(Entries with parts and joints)
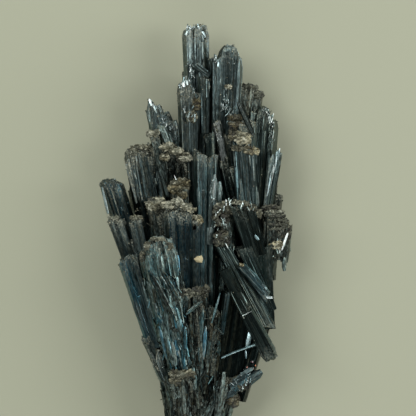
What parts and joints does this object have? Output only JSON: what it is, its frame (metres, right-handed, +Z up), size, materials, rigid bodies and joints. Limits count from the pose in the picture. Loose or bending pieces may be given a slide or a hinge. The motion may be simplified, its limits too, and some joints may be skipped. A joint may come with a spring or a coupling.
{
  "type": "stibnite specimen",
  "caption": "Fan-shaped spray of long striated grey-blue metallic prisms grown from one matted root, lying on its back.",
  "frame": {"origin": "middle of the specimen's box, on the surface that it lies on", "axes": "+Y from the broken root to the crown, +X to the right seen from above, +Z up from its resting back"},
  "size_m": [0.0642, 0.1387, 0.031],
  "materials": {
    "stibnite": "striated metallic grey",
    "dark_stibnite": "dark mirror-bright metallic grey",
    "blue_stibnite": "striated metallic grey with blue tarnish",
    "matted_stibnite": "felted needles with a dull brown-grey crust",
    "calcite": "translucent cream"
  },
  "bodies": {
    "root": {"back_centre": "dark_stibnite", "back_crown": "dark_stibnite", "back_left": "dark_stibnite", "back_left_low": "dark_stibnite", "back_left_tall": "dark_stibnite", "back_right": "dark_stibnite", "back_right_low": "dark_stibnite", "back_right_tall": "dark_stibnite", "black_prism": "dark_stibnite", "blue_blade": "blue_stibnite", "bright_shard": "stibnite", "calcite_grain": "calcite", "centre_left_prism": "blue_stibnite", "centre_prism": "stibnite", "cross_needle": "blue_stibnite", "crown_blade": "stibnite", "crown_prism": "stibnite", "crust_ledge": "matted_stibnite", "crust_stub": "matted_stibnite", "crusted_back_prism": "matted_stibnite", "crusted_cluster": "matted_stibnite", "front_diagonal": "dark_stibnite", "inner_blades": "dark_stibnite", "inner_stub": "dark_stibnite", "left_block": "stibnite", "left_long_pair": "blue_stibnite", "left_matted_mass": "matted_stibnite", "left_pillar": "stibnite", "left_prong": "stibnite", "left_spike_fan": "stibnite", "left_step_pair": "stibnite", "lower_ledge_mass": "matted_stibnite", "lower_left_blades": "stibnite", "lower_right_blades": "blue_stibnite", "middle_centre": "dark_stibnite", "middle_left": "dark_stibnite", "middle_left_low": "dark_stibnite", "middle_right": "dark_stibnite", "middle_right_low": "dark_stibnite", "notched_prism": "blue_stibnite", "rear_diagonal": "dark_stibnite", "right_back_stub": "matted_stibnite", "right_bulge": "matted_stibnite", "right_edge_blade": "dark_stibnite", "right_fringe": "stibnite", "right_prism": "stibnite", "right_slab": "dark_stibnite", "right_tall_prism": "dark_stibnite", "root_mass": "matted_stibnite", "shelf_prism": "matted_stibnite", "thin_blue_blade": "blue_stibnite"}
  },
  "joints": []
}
---
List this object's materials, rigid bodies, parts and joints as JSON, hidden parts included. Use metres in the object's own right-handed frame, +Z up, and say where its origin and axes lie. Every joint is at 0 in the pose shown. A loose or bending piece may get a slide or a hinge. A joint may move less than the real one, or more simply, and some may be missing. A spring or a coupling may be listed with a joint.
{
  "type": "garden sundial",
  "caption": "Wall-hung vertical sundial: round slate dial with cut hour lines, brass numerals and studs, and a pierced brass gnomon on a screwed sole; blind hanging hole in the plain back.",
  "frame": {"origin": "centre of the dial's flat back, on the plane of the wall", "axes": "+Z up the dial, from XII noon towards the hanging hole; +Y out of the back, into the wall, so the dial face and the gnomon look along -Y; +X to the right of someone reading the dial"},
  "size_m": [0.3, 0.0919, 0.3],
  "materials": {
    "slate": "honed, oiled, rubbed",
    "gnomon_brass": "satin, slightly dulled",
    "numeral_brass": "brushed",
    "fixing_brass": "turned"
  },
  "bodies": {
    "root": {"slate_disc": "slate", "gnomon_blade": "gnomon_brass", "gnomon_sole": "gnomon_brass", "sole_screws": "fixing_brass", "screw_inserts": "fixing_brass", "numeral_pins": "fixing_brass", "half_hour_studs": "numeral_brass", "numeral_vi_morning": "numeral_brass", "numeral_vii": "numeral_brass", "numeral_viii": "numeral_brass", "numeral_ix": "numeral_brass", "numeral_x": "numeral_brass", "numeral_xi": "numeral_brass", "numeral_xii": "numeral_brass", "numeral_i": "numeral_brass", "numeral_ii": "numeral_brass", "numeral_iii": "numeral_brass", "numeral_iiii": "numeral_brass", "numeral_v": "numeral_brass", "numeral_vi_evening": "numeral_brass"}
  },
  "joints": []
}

- [WHAT YOU NEED TO DO]: Copy each line of the data that contains the word "bodies".

- [WRITTEN SOLUTION]:
What parts and joints does this object have? Output only JSON: what it is, its frame (metres, right-handed, +Z up), size, materials, rigid bodies and joints. Limits count from the pose in the picture. Loose or bending pieces may be given a slide or a hinge. The motion may be simplified, its limits too, and some joints may be skipped. A joint may come with a spring or a coupling.
  "bodies": {
List this object's materials, rigid bodies, parts and joints as JSON, hidden parts included. Use metres in the object's own right-handed frame, +Z up, and say where its origin and axes lie. Every joint is at 0 in the pose shown. A loose or bending piece may get a slide or a hinge. A joint may move less than the real one, or more simply, and some may be missing. A spring or a coupling may be listed with a joint.
  "bodies": {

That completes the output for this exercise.